The majority also overlooks the trial judge's very real concern for the danger inherent in inserting a "preponderance standard" in an instruction that deals with proof of the elements of a crime beyond a reasonable doubt. Since the majority also adopts the minority view that "reasonable doubt" is the correct standard of proof, this makes the concern of the trial judge even more real.

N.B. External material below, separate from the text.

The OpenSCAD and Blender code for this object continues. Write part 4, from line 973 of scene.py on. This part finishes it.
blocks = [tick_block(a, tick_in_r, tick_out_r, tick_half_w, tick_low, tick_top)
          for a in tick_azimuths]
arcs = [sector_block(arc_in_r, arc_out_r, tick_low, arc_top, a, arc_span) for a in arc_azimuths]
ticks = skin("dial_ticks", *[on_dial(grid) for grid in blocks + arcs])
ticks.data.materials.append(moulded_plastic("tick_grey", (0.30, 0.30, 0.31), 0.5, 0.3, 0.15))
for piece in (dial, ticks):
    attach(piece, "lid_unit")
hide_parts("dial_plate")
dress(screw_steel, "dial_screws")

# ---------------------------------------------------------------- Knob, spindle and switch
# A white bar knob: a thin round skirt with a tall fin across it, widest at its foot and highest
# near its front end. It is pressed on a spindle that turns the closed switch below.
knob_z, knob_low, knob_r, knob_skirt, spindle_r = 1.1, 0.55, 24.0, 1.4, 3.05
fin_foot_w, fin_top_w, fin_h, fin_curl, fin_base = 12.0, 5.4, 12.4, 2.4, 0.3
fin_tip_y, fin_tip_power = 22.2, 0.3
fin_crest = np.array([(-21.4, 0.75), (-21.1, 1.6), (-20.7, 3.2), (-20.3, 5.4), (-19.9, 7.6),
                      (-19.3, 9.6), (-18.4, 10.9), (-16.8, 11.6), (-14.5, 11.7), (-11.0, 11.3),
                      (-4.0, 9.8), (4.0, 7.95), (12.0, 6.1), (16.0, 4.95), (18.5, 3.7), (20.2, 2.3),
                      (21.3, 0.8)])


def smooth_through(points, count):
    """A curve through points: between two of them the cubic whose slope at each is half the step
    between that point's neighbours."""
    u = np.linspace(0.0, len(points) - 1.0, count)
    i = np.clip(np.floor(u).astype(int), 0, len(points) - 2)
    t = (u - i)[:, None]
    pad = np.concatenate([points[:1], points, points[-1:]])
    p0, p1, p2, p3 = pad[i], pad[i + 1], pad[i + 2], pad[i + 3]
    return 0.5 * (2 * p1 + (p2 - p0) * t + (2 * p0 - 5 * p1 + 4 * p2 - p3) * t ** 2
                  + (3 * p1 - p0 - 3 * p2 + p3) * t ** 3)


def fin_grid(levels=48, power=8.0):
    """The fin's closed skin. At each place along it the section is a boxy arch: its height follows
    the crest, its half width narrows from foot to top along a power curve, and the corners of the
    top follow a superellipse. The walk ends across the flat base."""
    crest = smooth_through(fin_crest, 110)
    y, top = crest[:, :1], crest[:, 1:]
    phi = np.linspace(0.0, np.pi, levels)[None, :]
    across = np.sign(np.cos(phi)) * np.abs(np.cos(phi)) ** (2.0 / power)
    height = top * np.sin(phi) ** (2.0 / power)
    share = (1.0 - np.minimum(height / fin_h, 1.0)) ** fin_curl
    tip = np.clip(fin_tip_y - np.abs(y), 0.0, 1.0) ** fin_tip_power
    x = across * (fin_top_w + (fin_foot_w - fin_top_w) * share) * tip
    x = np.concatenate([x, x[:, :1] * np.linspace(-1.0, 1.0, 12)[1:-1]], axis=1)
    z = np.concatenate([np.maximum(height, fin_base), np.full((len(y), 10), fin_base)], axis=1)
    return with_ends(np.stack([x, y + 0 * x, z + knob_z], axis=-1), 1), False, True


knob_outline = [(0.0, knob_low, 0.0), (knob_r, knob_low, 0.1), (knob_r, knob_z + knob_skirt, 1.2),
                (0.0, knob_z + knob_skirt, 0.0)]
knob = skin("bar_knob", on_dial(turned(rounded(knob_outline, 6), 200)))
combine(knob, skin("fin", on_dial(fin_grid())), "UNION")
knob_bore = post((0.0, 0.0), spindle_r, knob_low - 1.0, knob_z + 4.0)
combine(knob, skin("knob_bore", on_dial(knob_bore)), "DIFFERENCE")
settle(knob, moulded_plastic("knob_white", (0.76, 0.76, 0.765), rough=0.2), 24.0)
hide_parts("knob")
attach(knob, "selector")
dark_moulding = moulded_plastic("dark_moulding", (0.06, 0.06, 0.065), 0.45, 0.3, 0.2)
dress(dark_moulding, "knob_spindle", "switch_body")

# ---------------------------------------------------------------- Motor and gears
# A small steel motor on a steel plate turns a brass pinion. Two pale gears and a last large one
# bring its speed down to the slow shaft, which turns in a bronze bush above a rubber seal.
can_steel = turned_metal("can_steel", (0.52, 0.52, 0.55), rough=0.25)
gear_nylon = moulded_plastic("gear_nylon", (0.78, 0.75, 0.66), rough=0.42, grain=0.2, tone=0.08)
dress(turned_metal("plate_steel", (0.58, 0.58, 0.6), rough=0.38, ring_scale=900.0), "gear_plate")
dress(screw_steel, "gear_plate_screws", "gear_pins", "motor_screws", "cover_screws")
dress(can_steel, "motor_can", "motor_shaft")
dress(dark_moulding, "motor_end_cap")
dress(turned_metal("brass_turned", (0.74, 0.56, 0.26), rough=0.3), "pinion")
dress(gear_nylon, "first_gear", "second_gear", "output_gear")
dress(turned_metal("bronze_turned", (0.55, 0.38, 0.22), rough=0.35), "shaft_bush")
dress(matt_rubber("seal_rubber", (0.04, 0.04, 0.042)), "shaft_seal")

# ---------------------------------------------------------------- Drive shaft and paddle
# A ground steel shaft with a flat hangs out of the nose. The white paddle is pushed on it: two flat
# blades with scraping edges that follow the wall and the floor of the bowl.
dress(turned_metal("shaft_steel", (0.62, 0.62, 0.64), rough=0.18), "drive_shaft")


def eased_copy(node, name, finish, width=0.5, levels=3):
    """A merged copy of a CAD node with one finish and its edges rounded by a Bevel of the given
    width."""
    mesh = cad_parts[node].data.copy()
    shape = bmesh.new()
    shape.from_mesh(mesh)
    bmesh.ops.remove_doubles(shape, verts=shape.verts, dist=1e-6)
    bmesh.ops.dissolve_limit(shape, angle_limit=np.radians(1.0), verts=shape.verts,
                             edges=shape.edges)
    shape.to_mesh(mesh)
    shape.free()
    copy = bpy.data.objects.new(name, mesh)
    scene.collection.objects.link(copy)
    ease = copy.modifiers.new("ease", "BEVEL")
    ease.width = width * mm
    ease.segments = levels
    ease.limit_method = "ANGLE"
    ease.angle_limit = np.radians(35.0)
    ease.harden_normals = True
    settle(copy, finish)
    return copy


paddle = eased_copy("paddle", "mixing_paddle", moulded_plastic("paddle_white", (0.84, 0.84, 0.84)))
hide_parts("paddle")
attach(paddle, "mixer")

In further support of my contention that this case is not the proper vehicle for addressing the "reasonable doubt" versus "preponderance" issue, I would emphasize that any reasonable view of the evidence here would cause one to conclude that the underlying offenses were committed beyond a reasonable doubt. We are not dealing with a borderline case. As pointed out earlier, the defendant's proposed instruction erroneously sought to convey to the jury that they must find a separate offense was committed in connection with each telephone count. This is neither a correct statement of the law nor the government's theory of prosecution in this case. In essence, the government proved that Dotson was running a continuing drug business and that she was using the telephone to facilitate that business. The government did not show, nor was it required to show, that each use of the telephone was to facilitate a specific discrete drug offense.
I would affirm the 21 U.S.C. Sec. 843(b) convictions.

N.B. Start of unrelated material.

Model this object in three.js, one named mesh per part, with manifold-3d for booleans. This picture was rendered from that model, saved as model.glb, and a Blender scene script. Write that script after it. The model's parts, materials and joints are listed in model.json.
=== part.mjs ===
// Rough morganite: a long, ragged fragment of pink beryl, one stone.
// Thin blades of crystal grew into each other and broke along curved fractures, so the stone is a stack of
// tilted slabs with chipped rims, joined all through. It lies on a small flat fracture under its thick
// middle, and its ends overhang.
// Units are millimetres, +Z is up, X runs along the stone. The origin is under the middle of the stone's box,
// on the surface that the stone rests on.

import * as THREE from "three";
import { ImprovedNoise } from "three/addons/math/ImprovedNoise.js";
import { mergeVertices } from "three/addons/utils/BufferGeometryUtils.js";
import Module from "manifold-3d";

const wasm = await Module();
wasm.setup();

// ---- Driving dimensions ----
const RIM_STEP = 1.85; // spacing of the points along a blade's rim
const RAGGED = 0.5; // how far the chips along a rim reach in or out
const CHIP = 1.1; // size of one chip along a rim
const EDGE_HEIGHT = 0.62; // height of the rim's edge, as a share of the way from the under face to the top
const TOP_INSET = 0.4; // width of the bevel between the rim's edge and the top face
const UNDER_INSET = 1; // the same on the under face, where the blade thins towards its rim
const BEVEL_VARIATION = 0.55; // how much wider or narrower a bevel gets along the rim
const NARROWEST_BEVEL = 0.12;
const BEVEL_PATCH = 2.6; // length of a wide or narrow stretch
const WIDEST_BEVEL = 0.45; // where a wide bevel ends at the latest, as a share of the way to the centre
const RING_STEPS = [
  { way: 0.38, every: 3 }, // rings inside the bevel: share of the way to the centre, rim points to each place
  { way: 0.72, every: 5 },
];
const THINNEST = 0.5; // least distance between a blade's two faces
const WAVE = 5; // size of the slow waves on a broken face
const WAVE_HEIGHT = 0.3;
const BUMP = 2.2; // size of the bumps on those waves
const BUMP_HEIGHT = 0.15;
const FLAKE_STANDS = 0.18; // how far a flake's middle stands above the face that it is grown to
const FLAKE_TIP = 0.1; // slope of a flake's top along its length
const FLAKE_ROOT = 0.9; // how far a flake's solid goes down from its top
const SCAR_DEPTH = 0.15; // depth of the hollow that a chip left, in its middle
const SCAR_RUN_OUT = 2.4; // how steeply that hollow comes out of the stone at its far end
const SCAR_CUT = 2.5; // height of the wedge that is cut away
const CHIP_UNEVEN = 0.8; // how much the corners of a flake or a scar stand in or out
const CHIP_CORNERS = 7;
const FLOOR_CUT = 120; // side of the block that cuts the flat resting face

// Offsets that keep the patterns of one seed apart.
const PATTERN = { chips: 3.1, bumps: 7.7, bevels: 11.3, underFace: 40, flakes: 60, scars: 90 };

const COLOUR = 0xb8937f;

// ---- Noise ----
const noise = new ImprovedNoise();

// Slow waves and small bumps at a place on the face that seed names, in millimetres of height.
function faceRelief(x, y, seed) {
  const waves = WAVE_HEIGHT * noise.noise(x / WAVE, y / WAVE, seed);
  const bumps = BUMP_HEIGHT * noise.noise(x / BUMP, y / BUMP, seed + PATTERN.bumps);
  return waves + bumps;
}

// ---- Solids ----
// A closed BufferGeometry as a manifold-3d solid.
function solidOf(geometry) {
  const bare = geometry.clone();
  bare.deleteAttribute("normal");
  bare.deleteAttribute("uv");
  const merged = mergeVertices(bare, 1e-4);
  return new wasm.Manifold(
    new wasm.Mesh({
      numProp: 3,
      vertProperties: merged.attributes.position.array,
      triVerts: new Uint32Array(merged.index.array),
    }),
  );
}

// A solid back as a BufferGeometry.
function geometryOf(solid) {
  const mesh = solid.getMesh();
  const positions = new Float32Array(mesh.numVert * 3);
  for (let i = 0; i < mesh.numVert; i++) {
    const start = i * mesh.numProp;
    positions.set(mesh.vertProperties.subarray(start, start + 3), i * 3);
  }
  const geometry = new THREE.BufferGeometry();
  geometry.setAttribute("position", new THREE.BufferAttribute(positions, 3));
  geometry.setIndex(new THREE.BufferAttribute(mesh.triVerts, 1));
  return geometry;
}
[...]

The Honorable Douglas W. Hillman, United States District Court for the Western District of Michigan, sitting by designation
21 U.S.C. Sec. 841(a)(1) (1982), prohibits the distribution of cocaine or possession with intent to distribute cocaine. 21 U.S.C. Sec. 841(b) (1982) designates these offenses as felonies punishable by imprisonment for up to 15 years, a fine of up to $25,000.00, or both
The Supreme Court ultimately decided in United States v. Powell, 469 U.S. 57, 105 S.Ct. 471, 83 L.Ed.2d 461 (1984), that under Dunn, supra, a defendant's acquittal on the separately charged predicate offense does not invalidate the telephone facilitation conviction. Significantly, however, the decision in Powell did not reach the question of whether acquittal on the separately charged predicate offense was, in fact, inconsistent with conviction on the section 843(b) charge
Consistent with this court's approval, in part, of the Fifth Circuit's position in Rey, we note that if the indictment had charged an inchoate crime as the predicate offense, the government would only have been required to prove the commission of the inchoate crime beyond a reasonable doubt. In this case, however, because the government has charged the consummated crime as the predicate offense, the government must prove the commission of that offense beyond a reasonable doubt. See United States v. McGhee, 854 F.2d 905, 908 (6th Cir.1988). See also United States v. Pierorazio, 578 F.2d 48, 49-51 (3rd Cir.) (citing cases), cert. denied, 439 U.S. 981, 99 S.Ct. 568, 58 L.Ed.2d 652 (1978)

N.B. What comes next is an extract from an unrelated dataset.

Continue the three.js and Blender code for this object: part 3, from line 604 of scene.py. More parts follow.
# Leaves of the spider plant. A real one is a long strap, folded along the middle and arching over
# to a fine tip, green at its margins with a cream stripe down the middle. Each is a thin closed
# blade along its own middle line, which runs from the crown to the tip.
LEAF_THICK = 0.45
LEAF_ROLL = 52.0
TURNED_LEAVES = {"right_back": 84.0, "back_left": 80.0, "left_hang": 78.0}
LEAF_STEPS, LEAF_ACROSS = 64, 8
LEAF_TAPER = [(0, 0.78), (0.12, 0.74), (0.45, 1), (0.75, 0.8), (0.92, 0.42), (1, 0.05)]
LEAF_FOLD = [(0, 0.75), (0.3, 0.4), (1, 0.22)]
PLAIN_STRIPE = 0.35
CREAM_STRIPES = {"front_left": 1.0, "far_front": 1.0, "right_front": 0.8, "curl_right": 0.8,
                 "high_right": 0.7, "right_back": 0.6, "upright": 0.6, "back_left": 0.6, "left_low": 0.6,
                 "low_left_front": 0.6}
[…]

Dotson has expressly challenged the sufficiency of the evidence on Counts Two through Ten of the indictment. However, her challenge is only to the predicate offense element of these charges. See Appellant's Opening Br. at 10-11
The complete instruction requested by defendant reads as follows:
The elements of proof for the telphone facilitation Counts II-X are the knowing or intentional use of the telephone to facilitate the commission of an offense; therefore, whatever underlying offense is charged must be proved by a preponderance of the evidence even though it is not separately charged. In other words, if you find that the Government has not proved in each of the telephone Counts II-X that the defendants knowingly or intentionally manufactured, distributed, or dispensed, or possessed with the intention to manufacture, distribute, or dispense cocaine, then you must find that the defendant is not guilty of the Counts as charged.
The full text of the court's Sec. 843(b) instruction is as follows:
Section 843(b) of Title 21 of the United States Code makes it a Federal crime or offense for anyone to knowingly use a communication facility in the process of committing or facilitating the commission of unlawful acts, in this case, the unlawful distribtution of and the possession with intent to distribute Cocaine hydrochloride, a Schedule 2 controlled substance, in violation of Section 841(a)(1) of Title 21 of the United States Code.
The defendant can be found guilty of the offense of unlawful use of a communication facility as charged in Counts 2 through 10 only if all of the following elements are proved beyond a reasonable doubt:
One, That the defendant used a communication facility as charged;
Two, That the defendant used the communication facility while in the process of committing, or to facilitate the commission of, the offense of unlawful distribution of and possession with intent to distribute Cocaine hydrochloride, a Schedule 2 controlled substance, and
Three, That the defendant acted knowingly and willfully.
This footnote must be read with care as no court has required the government to prove that the defendant charged with the "facilitating" offense must be the one that committed the substantive offense
For example, Rey came up as an interlocutory appeal and the court never resolved the issue for which defendant cites the case
The defendant's requested instruction was obviously erroneous in that it requested the jury be instructed that the underlying offense must be committed by the defendant
This highlights another deficiency in the instruction offered by the defendant. The requested instruction informs the jury that they must find a substantive offense to have been committed in connection with each of the telephone calls
21 U.S.C. Sec. 843(b) reads as follows:
It shall be unlawful for any person knowingly or intentionally to use any communication facility in committing or in causing or facilitating the commission of any act or acts constituting a felony under any provision of this subchapter or subchapter II of this chapter. Each separate use of a communication facility shall be a separate offense under this subsection. For purposes of this subsection, the term "communication facility" means any and all public and private instrumentalities used or useful in the transmission of writing, signs, signals, pictures, or sounds of all kinds and includes mail, telephone, wire, radio, and all other means of communication.